2. Why does holding a volatile asset for thirty years tend to end well above where you started, when holding it for one year is close to a coin-flip?
- Because the swings get smaller every year until they disappear
- Because long holding makes the asset legally guaranteed not to lose
- Because good and bad years partly cancel, and the upward average has decades to compound clear of the start
- Because you can sell the moment it's up and avoid every bad year
Answer
Because good and bad years partly cancel, and the upward average has decades to compound clear of the start — Time doesn't shrink the yearly swings — they happen every year. But noise partly cancels over many years, and the asset's upward pull compounds. The result is one long mostly-upward climb, with the typical outcome lifting well above your stake.
3. A friend says: "Shares are risky short-term, but if you just hold them long enough you're guaranteed to come out ahead." What's the flaw?
- Time removes the risk entirely, so the word 'guaranteed' is exactly right
- Shares are never risky; the friend is overcautious
- Nothing's guaranteed — time makes a good outcome far more likely and lifts the average, but the swings never vanish and there's no certainty
- Long holding actually makes shares more dangerous, not less
Answer
Nothing's guaranteed — time makes a good outcome far more likely and lifts the average, but the swings never vanish and there's no certainty — Time is powerful but not magic.

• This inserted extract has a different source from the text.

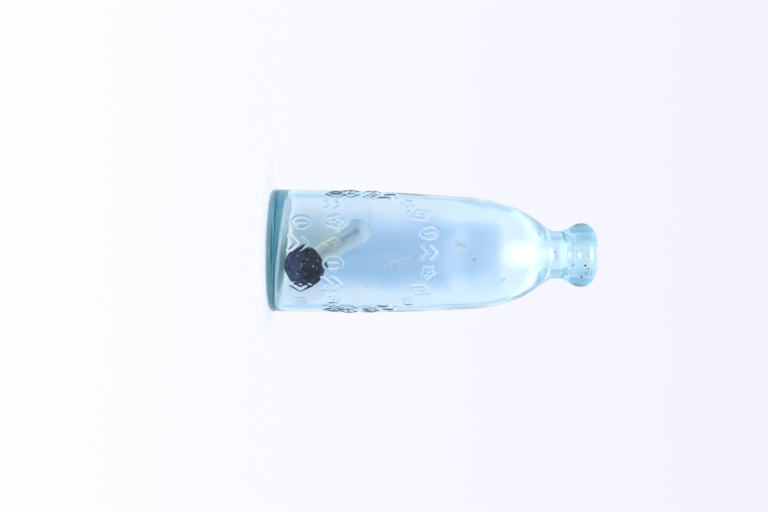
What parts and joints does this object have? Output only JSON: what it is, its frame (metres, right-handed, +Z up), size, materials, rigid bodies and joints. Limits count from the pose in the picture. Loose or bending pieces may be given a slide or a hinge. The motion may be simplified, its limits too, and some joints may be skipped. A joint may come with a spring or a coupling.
{
  "type": "internal stopper bottle",
  "caption": "Aqua glass soda bottle with an applied lip and a loose glass and rubber stopper inside that seals the throat.",
  "frame": {"origin": "centre of the base, on the plane that the bottle stands on", "axes": "+Z up the bottle's axis through the mouth; +Y towards the side that the stopper leans on"},
  "size_m": [0.0674, 0.0674, 0.1784],
  "materials": {
    "aqua_glass": "blown glass, fire polished",
    "clear_glass": "pressed glass, stained",
    "aged_rubber": "aged, cracked, dull"
  },
  "bodies": {
    "bottle": {"bottle_body": "aqua_glass", "applied_lip": "aqua_glass"},
    "stopper": {"stopper_plug": "clear_glass", "stopper_gasket": "aged_rubber"}
  },
  "joints": [
    {"name": "stopper_slide", "type": "slide", "parent": "bottle", "child": "stopper", "axis": [0, -0.1392, 0.9903], "range_m": [0, 0.088]}
  ]
}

Over decades the odds of ending ahead get very strong and the average lifts clear — but the ups and downs never disappear and nothing is guaranteed. 'Likely' is honest; 'guaranteed' is the misconception.

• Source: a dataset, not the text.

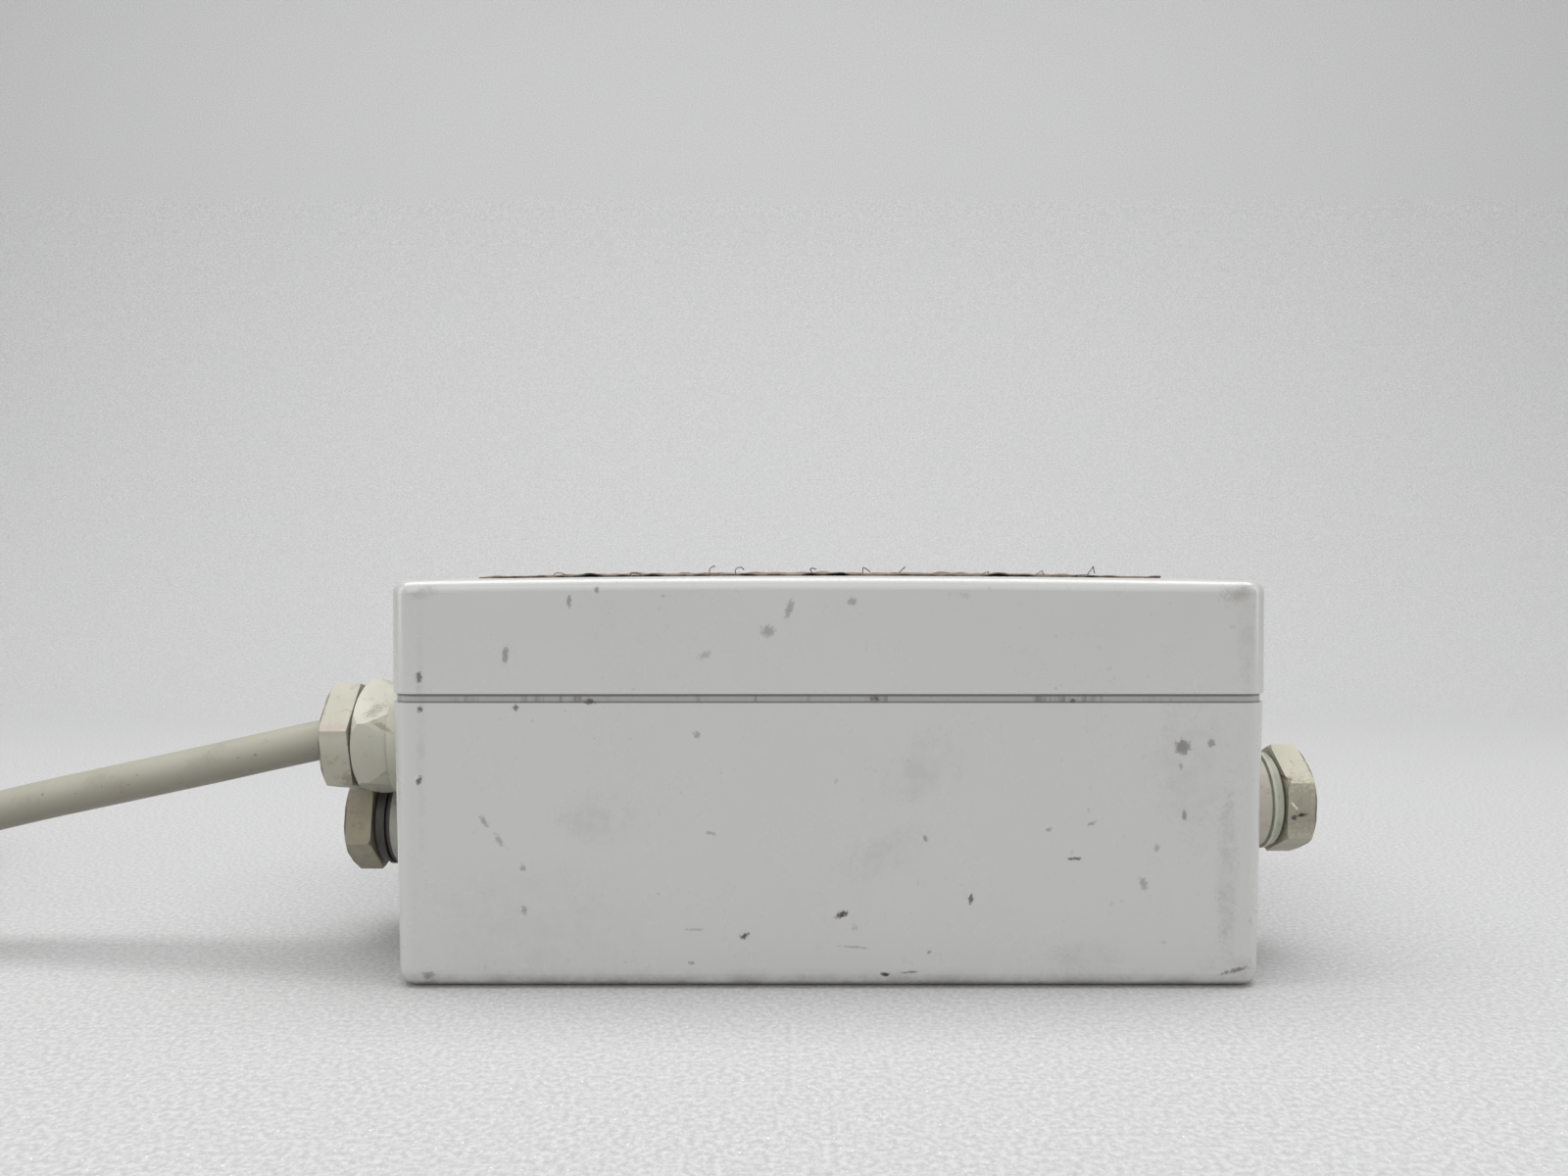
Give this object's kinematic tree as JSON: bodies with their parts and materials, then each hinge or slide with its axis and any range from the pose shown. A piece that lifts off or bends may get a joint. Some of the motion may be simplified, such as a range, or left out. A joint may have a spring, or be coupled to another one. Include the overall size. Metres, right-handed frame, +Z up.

4. A sensible long-term plan 'glides' from riskier assets when you're young toward calmer ones as your goal nears. Why shift to safer near the goal?
- Because the risky asset gets worse over time and stops paying off
- Because your horizon shortens, and a short horizon can no longer absorb a wide swing without risking a forced sale at a loss
- Because safe assets always earn more than risky ones in the end
- Because once you're older you no longer care about growing the money
Answer
Because your horizon shortens, and a short horizon can no longer absorb a wide swing without risking a forced sale at a loss — The asset doesn't change — your horizon does. With decades left you can ride out any swing. As the spending date approaches, a bad year could force you to sell low, so you move toward calmer, more predictable assets. Your horizon, not the asset, decides what's reckless.